Find the lines with the string "finishes" and return them.

═══ Material provided ═══

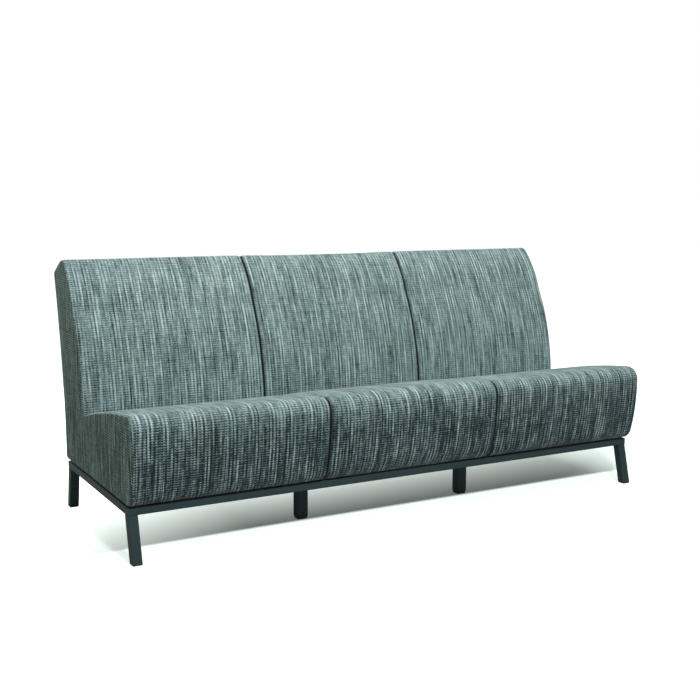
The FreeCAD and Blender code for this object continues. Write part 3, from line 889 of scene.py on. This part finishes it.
weave_tones = [
    (0.05, tone(22, 36, 38)),
    (0.28, tone(67, 86, 87)),
    (0.50, tone(111, 132, 131)),
    (0.72, tone(144, 165, 163)),
    (0.95, tone(187, 207, 204)),
]
end_tones = [
    (0.10, tone(43, 63, 56)),
    (0.50, tone(101, 131, 121)),
    (0.90, tone(155, 183, 172)),
]
upholstery = fabric("slub_weave", 0.98, weave_tones)
# The seat cloth carries painted shade down its front, and the ends' cloth carries painted shade towards the
# bottom.
seat_fabric_painted_shade = fabric("slub_weave_seat", 1.0, weave_tones, (0.54, 0.71), 0.28)
end_fabric_painted_shade = fabric("slub_weave_ends_painted_shade", 1.6, end_tones, (0.72, 0.30), 0.29)
steel = powder_coat("powder_coat", tone(38, 54, 56))
finishes = {
    "powder_coated_steel": steel,
    "dark_plastic": moulded_plastic("moulded_plastic", tone(30, 33, 35)),
    "plywood": plywood("plywood_grain"),
    "webbing": webbing("elastic_webbing"),
    "foam": foam_cells("foam_cells"),
    "woven_fabric": upholstery,
    "zinc_steel": zinc("zinc_plate"),
    "rubber_spacer": rubber("black_rubber"),
    "lining_cloth": lining("lining"),
}


def finish_nodes():
    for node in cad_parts.values():
        for place in node.material_slots:
            key = place.material.name.split(".")[0]
            place.material = finishes[key]


def dress(piece, material, slot, *nodes):
    piece.data.materials.append(material)
    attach(piece, "sofa")
    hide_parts(*nodes)


def make_soft_pieces():
    kinds = ((seat_cushion, "_seat_", seat_fabric_painted_shade), (back_cushion, "_back_", upholstery))
    for index, side in enumerate(("left", "centre", "right")):
        for make, part, cloth in kinds:
            piece = make(index, side)
            dress(piece, cloth, "woven_fabric", side + part + "foam", side + part + "cover")
    for side, x_side, seed in (("left", -1, 13.0), ("right", 1, 17.0)):
        piece = end_upholstery(side + "_end_upholstery", x_side, seed)
        dress(piece, end_fabric_painted_shade, "woven_fabric", side + "_end_padding", side + "_end_cover")
    piece, length = outside_back()
    dress(piece, upholstery, "woven_fabric", "outside_back_cover")
    piece, length = under_cloth()
    dress(piece, finishes["lining_cloth"], "lining_cloth", "dust_cover")


# Floor, light and camera

def floor_white_and_painted_light(s, x, y):
    """How far the floor glows: fully white far out, and near the sofa painted light before, behind and left
    of the shadow.
    """
    across = s.math("POWER", s.math("DIVIDE", x, 2.1), 2.0)
    back = s.math("POWER", s.math("DIVIDE", s.math("SUBTRACT", y, 0.3), 1.7), 2.0)
    away = s.math("SQRT", s.math("ADD", across, back))
    far = s.math("MULTIPLY_ADD", away, 1.6, -0.75, clamp=True)
    # Painted light: front lifts the floor just before the shadow's front edge, behind lifts it under the
    # sofa towards the rear and more to the left, and left lifts it on the left.
    front = s.math("MULTIPLY_ADD", y, -36.0, -7.45, clamp=True)
    rear_fade = s.math("MULTIPLY_ADD", y, 2.4, 0.54, clamp=True)
    painted_light_behind = s.times(rear_fade, s.math("MULTIPLY_ADD", x, -0.24, 0.64))
    left = s.math("MULTIPLY_ADD", x, -0.85, -0.44, clamp=True)
    painted_light_near = s.math("MAXIMUM", s.times(front, 0.74), s.math("ADD", painted_light_behind, left))
    return s.math("MULTIPLY_ADD", s.math("MAXIMUM", far, painted_light_near), 0.9, floor_glow)


def floor():
    """Pale floor that keeps the shadow near the sofa, lightened round it by painted light, and turns plain
    white further out.
    """
    reach = floor_reach
    corners = [(-reach, -reach, 0), (reach, -reach, 0), (reach, reach, 0), (-reach, reach, 0)]
    piece = mesh_object("floor", corners, [(0, 1, 2, 3)])
    s = Shader("pale_floor")
    x, y, _ = s.parts(object_place(s))
    seen = s.tree.nodes.new("ShaderNodeLightPath").outputs["Is Camera Ray"]
    colour = s.mix(seen, (0.42, 0.43, 0.43, 1.0), (0.64, 0.75, 0.695, 1.0))
    diffuse = s.node("ShaderNodeBsdfDiffuse", Color=colour)
    glow = s.node("ShaderNodeEmission", Color=(0.92, 1.0, 0.96, 1.0))
    s.put(glow.inputs["Strength"], s.times(seen, floor_white_and_painted_light(s, x, y)))
    both = s.tree.nodes.new("ShaderNodeAddShader")
    s.put(both.inputs[0], diffuse.outputs[0])
    s.put(both.inputs[1], glow.outputs[0])
    s.put(s.output.inputs[0], both.outputs[0])
    piece.data.materials.append(s.material)


def sky(fill):
    """White to the camera, and a low even light on everything else, reflections included."""
    world = bpy.data.worlds.new("studio")
    bpy.context.scene.world = world
    world.use_nodes = True
    tree = world.node_tree
    tree.nodes.clear()
    paths = tree.nodes.new("ShaderNodeLightPath")
    strength = tree.nodes.new("ShaderNodeMapRange")
    strength.inputs["To Min"].default_value = fill
    strength.inputs["To Max"].default_value = 1.0
    tree.links.new(paths.outputs["Is Camera Ray"], strength.inputs["Value"])
    background = tree.nodes.new("ShaderNodeBackground")
    background.inputs["Color"].default_value = (1.0, 1.0, 1.0, 1.0)
    tree.links.new(strength.outputs[0], background.inputs["Strength"])
    out = tree.nodes.new("ShaderNodeOutputWorld")
    tree.links.new(background.outputs[0], out.inputs[0])


def lamp(name, place, target, width, height, power):
    data = bpy.data.lights.new(name, "AREA")
    data.shape = "RECTANGLE"
    data.size = width
    data.size_y = height
    data.energy = power
    made = bpy.data.objects.new(name, data)
    made.location = place
    made.rotation_euler = (Vector(target) - Vector(place)).to_track_quat("-Z", "Y").to_euler()
    made.visible_camera = False
    bpy.context.scene.collection.objects.link(made)


def camera():
    data = bpy.data.cameras.new("camera")
    data.sensor_width = 36.0
    data.lens = focal_length
    data.clip_end = 60.0
    made = bpy.data.objects.new("camera", data)
    yaw, pitch, roll = camera_turn
    level = math.cos(pitch)
    forward = Vector((math.sin(yaw) * level, math.cos(yaw) * level, -math.sin(pitch)))
    right = Vector((math.cos(yaw), -math.sin(yaw), 0.0))
    up = right.cross(forward)
    across = math.cos(roll) * right + math.sin(roll) * up
    above = math.cos(roll) * up - math.sin(roll) * right
    axes = Matrix((across, above, -forward)).transposed()
    made.matrix_world = Matrix.Translation(camera_place) @ axes.to_4x4()
    bpy.context.scene.collection.objects.link(made)
    bpy.context.scene.camera = made


finish_nodes()
make_soft_pieces()
floor()
sky(0.31)
lamp("overhead", (0.1, 0.1, 3.4), (0.0, 0.0, 0.3), 3.0, 1.2, 85.0)
lamp("key", (-0.8, -3.5, 3.5), (0.0, 0.0, 0.4), 0.35, 0.35, 116.0)
lamp("backdrop", (0.0, 2.3, 0.9), (0.0, 0.2, 0.0), 2.4, 1.6, 45.0)
camera()
bpy.context.scene.view_settings.view_transform = "Standard"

═══

» Solution to this problem:
The FreeCAD and Blender code for this object continues. Write part 3, from line 889 of scene.py on. This part finishes it.
finishes = {
            place.material = finishes[key]
    dress(piece, finishes["lining_cloth"], "lining_cloth", "dust_cover")